The boner in question was popped by one János Zuschlag, a 27-year-old Socialist who was elected to parliament from Bács-Kiskun county in 2002. Standing out in the cold during last Tuesday's gathering commemorating Jewish victims of WWII - the warm-up to Friday's big anti-Nazi rally - Zuschlag was having a private conversation with Gergely Arató, another young member of the Young Left (Fiatal Baloldal). Or at least Zushlag thought it was a private conversation. Instead, a cameraman from Duna TV was rolling tape. And when Arató commented on how chilly it was, and how difficult it would have been for the Jewish deportees just to deal with the cold, Zuschlag cracked up and pointed out that, on the contrary, it wasn't cold for them anymore.
The media and the country's right-thinking politicians, pundits and NGO-types immediately grabbed onto Zuschlag's ugly boner, with even members of the right-wing opposition, not totally unfamiliar with a bit of Jew-baiting themselves, taking turns giving it a yank. The high tone of the debate was underscored by the insistence of Fidesz hack Péter Harrach that joking at the expense of Holocaust victims was something that simply could not just be let go. (Not like scoring a cheap political point at the expense of someone caught making a joke at the expense of Holocaust victims.) In the end, the young boy wonder was forced to resign his seat, and forego all severance pay.
While Hungary's chattering classes have already moved on to the next scandal-of-the-minute (and Zuschlag gets busy planning his return in the 2006 elections) we are still trying to makes heads or tails of the gag in question.
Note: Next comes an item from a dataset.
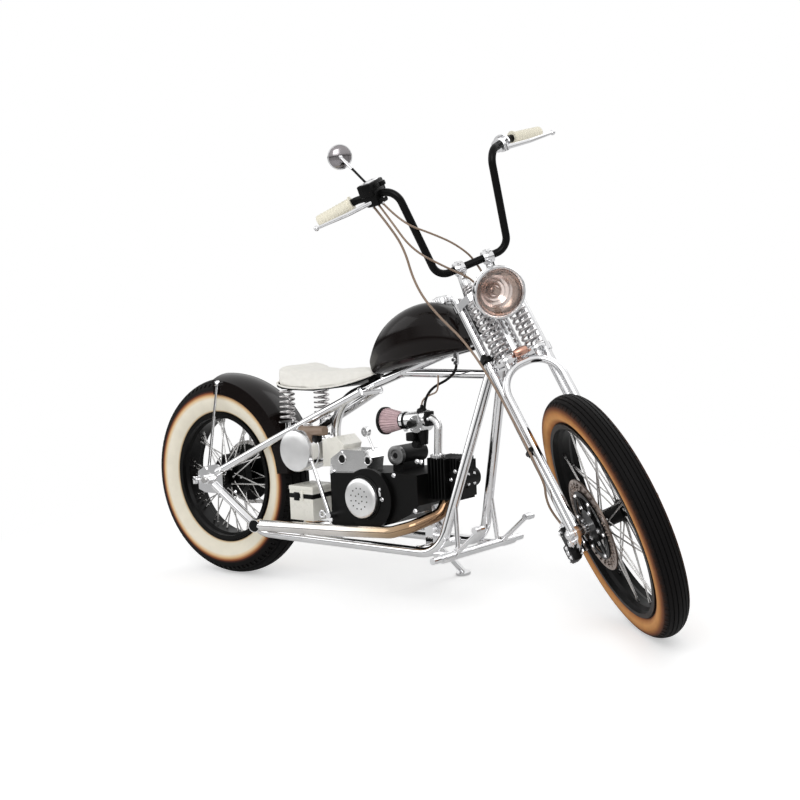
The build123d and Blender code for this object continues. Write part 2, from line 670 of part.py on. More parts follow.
# Rockers, their pins and the front axle
rocker_span = hypot(axle_local.X, axle_local.Z - rocker_pivot_up)
rocker_rise = degrees(atan2(axle_local.Z - rocker_pivot_up, axle_local.X))
rocker_face = SlotCenterToCenter(rocker_span, rocker_width)
axle_bar = between((axle_local.X, -128, axle_local.Z), (axle_local.X, 128, axle_local.Z), axle_radius)
rockers = axle_bar
for side in (1, -1):
    low = rocker_y if side > 0 else -rocker_y - rocker_thickness
    plane = Plane(origin=(axle_local.X / 2, low, (axle_local.Z + rocker_pivot_up) / 2),
                  x_dir=(cos(radians(rocker_rise)), 0, sin(radians(rocker_rise))), z_dir=(0, 1, 0))
    rockers += extrude(plane * rocker_face, rocker_thickness)
    out = side * (rocker_y + rocker_thickness + 6)
    rockers += between((0, side * rear_leg_spacing, rocker_pivot_up), (0, out, rocker_pivot_up),
                       pivot_pin_radius)
    rockers += between((front_leg_foot_ahead, side * front_leg_spacing, rocker_pivot_up + 14),
                       (front_leg_foot_ahead, out, rocker_pivot_up + 14), pivot_pin_radius)
spacer_left = front_hub_end + side_gap
rockers += between((axle_local.X, spacer_left, axle_local.Z), (axle_local.X, rocker_y, axle_local.Z), 15)
rockers += between((axle_local.X, -rocker_y, axle_local.Z), (axle_local.X, disc_out - side_gap,
                                                              axle_local.Z), 15)
solids["fork_trees"] = fork_local(trees - rear_leg_pair - front_legs)
solids["fork_rear_legs"] = fork_local(rear_leg_pair - rockers)
solids["fork_front_legs"] = fork_local(front_legs - rockers)
solids["fork_springs"] = fork_local(springs[0] + springs[1] + springs[2] + springs[3])
solids["fork_rockers"] = fork_local(rockers)

# Handlebar: ape hanger bends with swept grips, on two risers
half_bar = [(clamp_x - 10, 112, clamp_z), (1104, 146, 1300), (1002, 240, 1297), (952, 345, 1276)]
bar_points = [(x, -y, z) for x, y, z in reversed(half_bar)] + half_bar
bar = bent_tube(bar_points, bar_radius, bar_bend)
riser_foot = fork_point(-14, 0, upper_tree_top - 2)
handlebar = bar
for side in (1, -1):
    y = side * clamp_spacing
    handlebar += between((riser_foot.X, y, riser_foot.Z), (clamp_x - 8, y, clamp_z), riser_radius)
    handlebar += across(clamp_x - 8, clamp_z, y - clamp_width / 2, y + clamp_width / 2, clamp_radius)
solids["handlebar"] = handlebar - solids["fork_trees"]
grip_inner = Vector(*half_bar[2])
grip_outer = Vector(*half_bar[3])
grip_way = (grip_outer - grip_inner).normalized()
grip = between(grip_inner + grip_way * 14, grip_outer + grip_way * 6, grip_radius)
solids["grips"] = grip + mirrored(grip) - bar
control_spot = (Vector(*half_bar[1]) + grip_inner) * 0.5
controls = between(control_spot + Vector(-24, 22, 0), control_spot + Vector(8, -8, 0), 19)
lever_end = grip_outer + Vector(46, 29, -10)
controls += between(control_spot + Vector(10, 10, -14), lever_end, 5) + Pos(*lever_end) * Sphere(8)
reservoir = Pos(*(control_spot + Vector(-4, 4, 22))) * Rot(0, 0, -42) * Box(34, 58, 26)
perch_way = (grip_inner - Vector(*half_bar[1])).normalized()
left_flange = between(control_spot + perch_way * 16, control_spot + perch_way * 24, 25)
solids["hand_controls"] = controls + left_flange + mirrored(controls + reservoir) - bar
mirror_base = control_spot + Vector(-4, 4, 30)
mirror_at = fork_point(120, -227, 1576)
mirror_foot = Vector(mirror_base.X, -mirror_base.Y, mirror_base.Z)
mirror_stem = between(mirror_foot, mirror_at - Vector(0, 0, 30), 4)
mirror_head = between(mirror_at - Vector(7, 0, 0), mirror_at + Vector(7, 0, 0), 36)
solids["mirror"] = mirror_stem + mirror_head - solids["hand_controls"] - bar

# Brake hose and cables, from the right control down the fork
brake_hose = bent_tube([(136, -210, 1402), (140, -195, 1330), (118, -178, 1250), (80, -188, 1160),
                        (65, -176, 1072), (60, -112, 900), (60, -104, 499), (10, -112, 462),
                        (-41, -103, 420), (-41, -90, 371)], 3.5, 22)
throttle = bent_tube([(150, -197, 1396), (172, -190, 1323), (140, -166, 1227), (90, -88, 1157),
                      (22, -12, 1112), (22, -12, 1068.6)], 3, 24)
wiring = bent_tube([(158, -187, 1391), (178, -168, 1300), (120, -88, 1256), (80, -29, 1213),
                    (14, 20, 1165), (14, 20, 1068.6)], 3, 24)

# Headlight: a bowl that faces forward, with its glass
lamp_centre = fork_point(lamp_ahead, 0, lamp_up)
bowl_outer = [(0, -lamp_depth), (34, -lamp_depth + 5), (58, -lamp_depth + 24), (70, -24),
              (lamp_radius, -6), (lamp_radius, 3)]
bowl_inner = [(lamp_radius - 7, 3), (lamp_radius - 7, -6), (67, -24), (55, -lamp_depth + 26),
              (32, -lamp_depth + 5 + lamp_wall), (0, -lamp_depth + lamp_wall)]
lamp_turn = Pos(*lamp_centre) * Rot(0, 0, -90)
bowl = lamp_turn * revolve(make_face(Polyline(*(bowl_outer + bowl_inner), close=True)), Axis.Y)
lamp_bracket = between(fork_point(tip - 14, 0, upper_tree_bottom + 10),
                       fork_point(lamp_ahead - 54, 0, lamp_up + 32), 9)
solids["headlight_shell"] = bowl + lamp_bracket - solids["fork_trees"]
lens_radius = lamp_radius - 7 - mount_gap
lens_outline = [(0, -4), (lens_radius, -4), (lens_radius, 2), (40, 8), (0, 11)]
solids["headlight_lens"] = lamp_turn * revolve(make_face(Polyline(*lens_outline, close=True)), Axis.Y)

# Brake caliper behind the rear leg, with its pads astride the disc's edge
caliper = Pos(-40.25, -75, 330) * Box(43.5, 62, 84)
caliper += Pos(0, -49.75, 330) * Box(44, 11.5, 60)
caliper += Pos(-12, -84, 340) * Box(24, 20, 40)
caliper -= between((axle_local.X, disc_out - 4, axle_local.Z), (axle_local.X, disc_out + 9,
                                                                axle_local.Z), disc_radius + 3)
solids["brake_caliper"] = fork_local(caliper - rear_leg_pair - rockers)
hand_parts = fork_frame.location.inverse() * solids["hand_controls"]
solids["brake_hose"] = fork_local(brake_hose - hand_parts - caliper)
solids["control_cables"] = fork_local(throttle + wiring - hand_parts)

bodies = {
    "fork": ["fork_trees", "fork_rear_legs", "fork_front_legs", "fork_springs", "fork_rockers",
             "handlebar", "grips", "hand_controls", "mirror", "headlight_shell", "headlight_lens",
             "brake_caliper", "brake_hose", "control_cables"],
    "front_wheel": ["front_tyre", "front_rim", "front_hub_and_spokes", "front_brake_disc"],
}
turned_nodes = bodies["fork"] + bodies["front_wheel"]
placed = {}
for name, shape in solids.items():
    placed[name] = parked * (steered * shape if name in turned_nodes else shape)
boxes = [shape.bounding_box() for shape in placed.values()]
low = [min(getattr(box.min, way) for box in boxes) for way in "XYZ"]
high = [max(getattr(box.max, way) for box in boxes) for way in "XYZ"]
centring = Pos(-(low[0] + high[0]) / 2, -(low[1] + high[1]) / 2, -low[2])
os.makedirs("parts", exist_ok=True)
for name, shape in placed.items():
    export_step(centring * shape, f"parts/{name}.step")


def report(label, point, way):
    spot = (centring * parked * Pos(*point)).position
    end = (centring * parked * Pos(*(point + way))).position - spot
    print(label, [round(v / 1000, 6) for v in spot], [round(v, 6) for v in end])


report("rear_wheel", rear_axle_at, Vector(0, 1, 0))
report("front_wheel", front_centre, front_axle_way)
report("steering", fork_point(0, 0, 900), steering_axis)
report("side_stand", stand_pivot, stand_axis)
print("pitch", round(pitch, 4), "centring", centring.position, "box", low, high)
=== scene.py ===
import json
import math

import bmesh
import bpy
from mathutils import Matrix, Vector


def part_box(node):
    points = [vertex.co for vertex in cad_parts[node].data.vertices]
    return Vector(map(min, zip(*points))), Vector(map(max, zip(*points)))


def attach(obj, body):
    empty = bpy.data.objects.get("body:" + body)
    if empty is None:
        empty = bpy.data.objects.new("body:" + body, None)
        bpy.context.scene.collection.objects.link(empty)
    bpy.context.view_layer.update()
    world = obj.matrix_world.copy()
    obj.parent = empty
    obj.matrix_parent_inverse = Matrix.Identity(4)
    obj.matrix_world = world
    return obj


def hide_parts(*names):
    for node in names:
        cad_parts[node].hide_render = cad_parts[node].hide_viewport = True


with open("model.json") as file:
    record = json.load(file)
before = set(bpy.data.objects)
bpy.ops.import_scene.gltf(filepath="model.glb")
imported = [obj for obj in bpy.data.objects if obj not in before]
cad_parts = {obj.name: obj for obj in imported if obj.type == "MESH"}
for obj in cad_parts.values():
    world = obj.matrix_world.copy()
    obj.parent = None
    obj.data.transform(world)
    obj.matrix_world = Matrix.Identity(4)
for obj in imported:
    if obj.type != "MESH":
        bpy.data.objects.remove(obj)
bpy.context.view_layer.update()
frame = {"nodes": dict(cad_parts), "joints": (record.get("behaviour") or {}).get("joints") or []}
shift = Matrix.Translation

# Where the parked bike stands: drawn upright in millimetres, then leaned and set on the floor
parking = {"lean": 6.0, "pitch": 0.0477, "rearAxleHeight": 331.5, "frontAxle": (1571, 0, 347), "rake": 30.4,
           "axisFoot": 1627.5, "turnedRight": 42.24}
jointAt = {joint["name"]: Vector(joint["pos_m"]) for joint in frame["joints"]}
leanTurn = (Matrix.Rotation(math.radians(-parking["lean"]), 4, "X")
            @ Matrix.Rotation(math.radians(parking["pitch"]), 4, "Y"))
millimetres = Matrix.Scale(0.001, 4)
rearAxle = Vector((0, 0, parking["rearAxleHeight"]))
bikeToRow = shift(jointAt["rear_wheel_spin"]) @ leanTurn @ millimetres @ shift(-rearAxle)
rakeTurn = Matrix.Rotation(math.radians(-parking["rake"]), 4, "Y")
forkStraight = shift((parking["axisFoot"], 0, 0)) @ rakeTurn
steerTurn = Matrix.Rotation(math.radians(-parking["turnedRight"]), 4, "Z")
forkToRow = bikeToRow @ forkStraight @ steerTurn  # ahead, left and up the steering axis
barsToRow = forkToRow @ forkStraight.inverted()  # bike millimetres, turned with the fork
upAlongY = Matrix.Rotation(math.radians(-90), 4, "X")  # a turned shape's axis to the left
downAlongY = upAlongY.inverted()  # to the right
upAlongX = Matrix.Rotation(math.radians(90), 4, "Y")  # and ahead
right, left, ahead, behind, up, down = (0, -1, 0), (0, 1, 0), (1, 0, 0), (-1, 0, 0), (0, 0, 1), (0, 0, -1)
rearWheelToRow = bikeToRow @ shift(rearAxle)
frontWheelToRow = barsToRow @ shift(parking["frontAxle"])
bodyToRow = {"frame": bikeToRow, "fork": forkToRow, "front_wheel": frontWheelToRow, "rear_wheel": rearWheelToRow}


# Camera at the photo's viewing angle
cameraSet = {"eye": (3489.93, -3257.88, 994.43), "azimuth": 40.03, "pitch": 5.19, "roll": -2.24,
             "lens": 63.307}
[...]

Á, nekik már nem volt hideg does literally mean "on the contrary, they are not cold anymore." But is this because they are dead, or in hell, or what? Put it this way: what kind of person takes the risk of making a Holocaust joke at a Holocaust memorial (and with a name as German as "Zuschlag") and doesn't even bother to make it funny?
The answer seems to be an unoriginal, bland apparatchik. Which, now that we think of it, is exactly what Zuschlag struck us as when we briefly met him a few years ago. But don't take our word for it. In nominating Zuschlag for their list of the 50 Most Irritating Hungarians, the wags at Index remarked that "everyone had a schoolmate who could never draw attention to himself, no matter how hard he tried." Well you finally have, János, and we can only imagine how cold it feels.